DATA ::
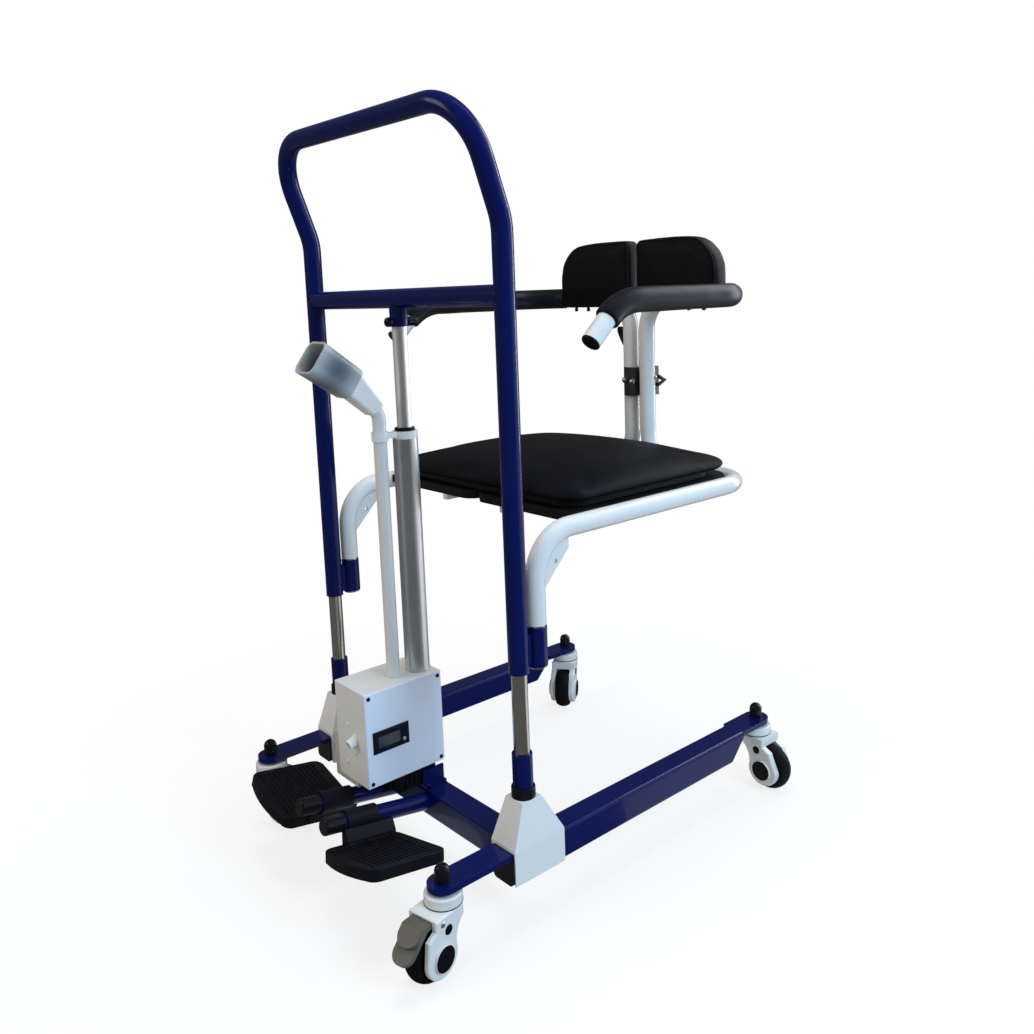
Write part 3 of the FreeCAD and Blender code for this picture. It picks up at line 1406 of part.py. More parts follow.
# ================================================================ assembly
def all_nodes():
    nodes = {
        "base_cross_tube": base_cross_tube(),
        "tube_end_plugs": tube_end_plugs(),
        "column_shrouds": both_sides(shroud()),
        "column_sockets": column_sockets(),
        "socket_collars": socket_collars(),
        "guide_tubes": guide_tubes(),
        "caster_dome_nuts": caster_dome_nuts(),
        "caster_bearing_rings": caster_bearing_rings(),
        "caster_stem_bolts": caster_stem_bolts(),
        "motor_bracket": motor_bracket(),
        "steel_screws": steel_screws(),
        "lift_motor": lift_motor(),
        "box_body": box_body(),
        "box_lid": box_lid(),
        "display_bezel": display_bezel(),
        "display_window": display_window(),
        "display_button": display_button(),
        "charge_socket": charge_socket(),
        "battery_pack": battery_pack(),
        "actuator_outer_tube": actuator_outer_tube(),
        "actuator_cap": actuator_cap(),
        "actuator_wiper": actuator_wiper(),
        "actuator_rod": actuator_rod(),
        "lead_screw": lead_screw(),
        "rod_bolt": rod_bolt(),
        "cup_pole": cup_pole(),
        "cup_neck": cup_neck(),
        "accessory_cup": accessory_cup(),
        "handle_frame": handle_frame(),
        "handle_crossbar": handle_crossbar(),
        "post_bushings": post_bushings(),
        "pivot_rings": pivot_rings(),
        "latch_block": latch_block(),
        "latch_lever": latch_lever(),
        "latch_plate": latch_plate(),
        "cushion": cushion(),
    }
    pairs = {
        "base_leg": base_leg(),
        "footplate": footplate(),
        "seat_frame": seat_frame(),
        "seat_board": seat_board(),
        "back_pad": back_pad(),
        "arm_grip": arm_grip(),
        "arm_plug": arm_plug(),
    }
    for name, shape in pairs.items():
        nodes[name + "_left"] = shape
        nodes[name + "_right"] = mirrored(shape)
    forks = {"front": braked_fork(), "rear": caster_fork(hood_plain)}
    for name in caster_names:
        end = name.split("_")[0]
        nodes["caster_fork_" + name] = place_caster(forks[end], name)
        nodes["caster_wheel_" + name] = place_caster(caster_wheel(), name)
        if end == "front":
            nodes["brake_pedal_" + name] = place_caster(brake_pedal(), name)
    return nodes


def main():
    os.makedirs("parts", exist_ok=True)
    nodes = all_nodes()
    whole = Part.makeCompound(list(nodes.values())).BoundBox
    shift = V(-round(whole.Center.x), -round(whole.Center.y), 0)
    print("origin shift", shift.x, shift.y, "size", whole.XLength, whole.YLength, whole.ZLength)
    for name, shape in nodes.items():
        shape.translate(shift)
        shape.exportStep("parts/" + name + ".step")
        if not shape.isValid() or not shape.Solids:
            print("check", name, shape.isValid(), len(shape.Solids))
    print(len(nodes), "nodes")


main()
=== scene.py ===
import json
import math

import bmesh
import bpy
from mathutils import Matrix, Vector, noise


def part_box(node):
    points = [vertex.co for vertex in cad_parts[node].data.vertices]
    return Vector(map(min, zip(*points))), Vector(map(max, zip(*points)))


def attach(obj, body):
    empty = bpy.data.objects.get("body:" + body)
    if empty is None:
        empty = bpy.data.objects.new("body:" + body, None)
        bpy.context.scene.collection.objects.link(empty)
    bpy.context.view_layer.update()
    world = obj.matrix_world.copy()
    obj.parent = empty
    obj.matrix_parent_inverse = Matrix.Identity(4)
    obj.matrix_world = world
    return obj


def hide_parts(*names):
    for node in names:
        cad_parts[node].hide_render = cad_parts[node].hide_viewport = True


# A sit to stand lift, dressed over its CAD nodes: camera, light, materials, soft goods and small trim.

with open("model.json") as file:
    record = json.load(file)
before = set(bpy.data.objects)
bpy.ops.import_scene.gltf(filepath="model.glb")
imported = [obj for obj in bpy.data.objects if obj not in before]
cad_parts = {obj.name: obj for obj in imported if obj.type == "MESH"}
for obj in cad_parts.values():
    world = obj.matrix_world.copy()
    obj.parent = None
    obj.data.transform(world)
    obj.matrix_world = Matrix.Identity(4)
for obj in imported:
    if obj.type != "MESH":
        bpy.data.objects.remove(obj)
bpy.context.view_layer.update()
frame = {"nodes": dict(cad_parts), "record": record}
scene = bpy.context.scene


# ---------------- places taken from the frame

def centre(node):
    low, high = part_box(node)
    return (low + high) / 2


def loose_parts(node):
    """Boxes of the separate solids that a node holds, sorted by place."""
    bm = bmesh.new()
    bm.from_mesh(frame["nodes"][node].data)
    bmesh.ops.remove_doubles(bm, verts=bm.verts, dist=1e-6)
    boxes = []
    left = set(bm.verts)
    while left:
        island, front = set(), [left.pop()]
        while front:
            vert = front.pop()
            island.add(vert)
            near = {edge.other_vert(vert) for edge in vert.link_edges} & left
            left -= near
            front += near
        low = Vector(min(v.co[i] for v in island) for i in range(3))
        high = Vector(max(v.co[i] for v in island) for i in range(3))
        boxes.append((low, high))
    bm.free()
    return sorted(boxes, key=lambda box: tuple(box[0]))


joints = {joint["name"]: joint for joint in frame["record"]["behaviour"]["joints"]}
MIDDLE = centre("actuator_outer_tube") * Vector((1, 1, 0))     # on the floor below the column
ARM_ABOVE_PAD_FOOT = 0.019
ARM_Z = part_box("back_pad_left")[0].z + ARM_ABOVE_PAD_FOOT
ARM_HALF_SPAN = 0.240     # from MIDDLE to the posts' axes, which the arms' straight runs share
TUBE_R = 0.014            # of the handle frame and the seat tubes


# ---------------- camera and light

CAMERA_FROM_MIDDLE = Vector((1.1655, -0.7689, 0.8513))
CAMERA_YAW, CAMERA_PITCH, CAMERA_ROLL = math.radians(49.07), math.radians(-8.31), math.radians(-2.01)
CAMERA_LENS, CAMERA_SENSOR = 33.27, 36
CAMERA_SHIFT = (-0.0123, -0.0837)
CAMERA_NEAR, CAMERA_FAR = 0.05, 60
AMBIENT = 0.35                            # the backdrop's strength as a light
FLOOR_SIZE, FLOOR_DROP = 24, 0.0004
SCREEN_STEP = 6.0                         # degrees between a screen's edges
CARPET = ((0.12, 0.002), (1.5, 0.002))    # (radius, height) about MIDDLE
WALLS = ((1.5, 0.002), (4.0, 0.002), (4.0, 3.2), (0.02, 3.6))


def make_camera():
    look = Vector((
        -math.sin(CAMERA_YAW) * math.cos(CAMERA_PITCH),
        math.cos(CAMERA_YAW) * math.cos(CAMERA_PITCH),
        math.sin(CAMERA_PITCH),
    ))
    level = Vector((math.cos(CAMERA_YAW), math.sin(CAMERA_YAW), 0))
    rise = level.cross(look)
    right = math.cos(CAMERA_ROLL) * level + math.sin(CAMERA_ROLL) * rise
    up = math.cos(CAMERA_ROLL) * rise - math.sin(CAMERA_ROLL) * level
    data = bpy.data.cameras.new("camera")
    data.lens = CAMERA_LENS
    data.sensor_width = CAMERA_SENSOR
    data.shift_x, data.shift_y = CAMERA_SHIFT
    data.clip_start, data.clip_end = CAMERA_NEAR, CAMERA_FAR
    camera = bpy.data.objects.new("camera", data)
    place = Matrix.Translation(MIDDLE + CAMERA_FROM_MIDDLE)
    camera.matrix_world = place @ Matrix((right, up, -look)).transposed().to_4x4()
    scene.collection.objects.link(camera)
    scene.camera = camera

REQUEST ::
Take the line that contains "name] = place_caster(forks[end], name)", the line that contains "for node in", and all lines between, and give them again exactly; include no other line.

FULL SOLUTION ::
        nodes["caster_fork_" + name] = place_caster(forks[end], name)
        nodes["caster_wheel_" + name] = place_caster(caster_wheel(), name)
        if end == "front":
            nodes["brake_pedal_" + name] = place_caster(brake_pedal(), name)
    return nodes


def main():
    os.makedirs("parts", exist_ok=True)
    nodes = all_nodes()
    whole = Part.makeCompound(list(nodes.values())).BoundBox
    shift = V(-round(whole.Center.x), -round(whole.Center.y), 0)
    print("origin shift", shift.x, shift.y, "size", whole.XLength, whole.YLength, whole.ZLength)
    for name, shape in nodes.items():
        shape.translate(shift)
        shape.exportStep("parts/" + name + ".step")
        if not shape.isValid() or not shape.Solids:
            print("check", name, shape.isValid(), len(shape.Solids))
    print(len(nodes), "nodes")


main()
=== scene.py ===
import json
import math

import bmesh
import bpy
from mathutils import Matrix, Vector, noise


def part_box(node):
    points = [vertex.co for vertex in cad_parts[node].data.vertices]
    return Vector(map(min, zip(*points))), Vector(map(max, zip(*points)))


def attach(obj, body):
    empty = bpy.data.objects.get("body:" + body)
    if empty is None:
        empty = bpy.data.objects.new("body:" + body, None)
        bpy.context.scene.collection.objects.link(empty)
    bpy.context.view_layer.update()
    world = obj.matrix_world.copy()
    obj.parent = empty
    obj.matrix_parent_inverse = Matrix.Identity(4)
    obj.matrix_world = world
    return obj


def hide_parts(*names):
    for node in names:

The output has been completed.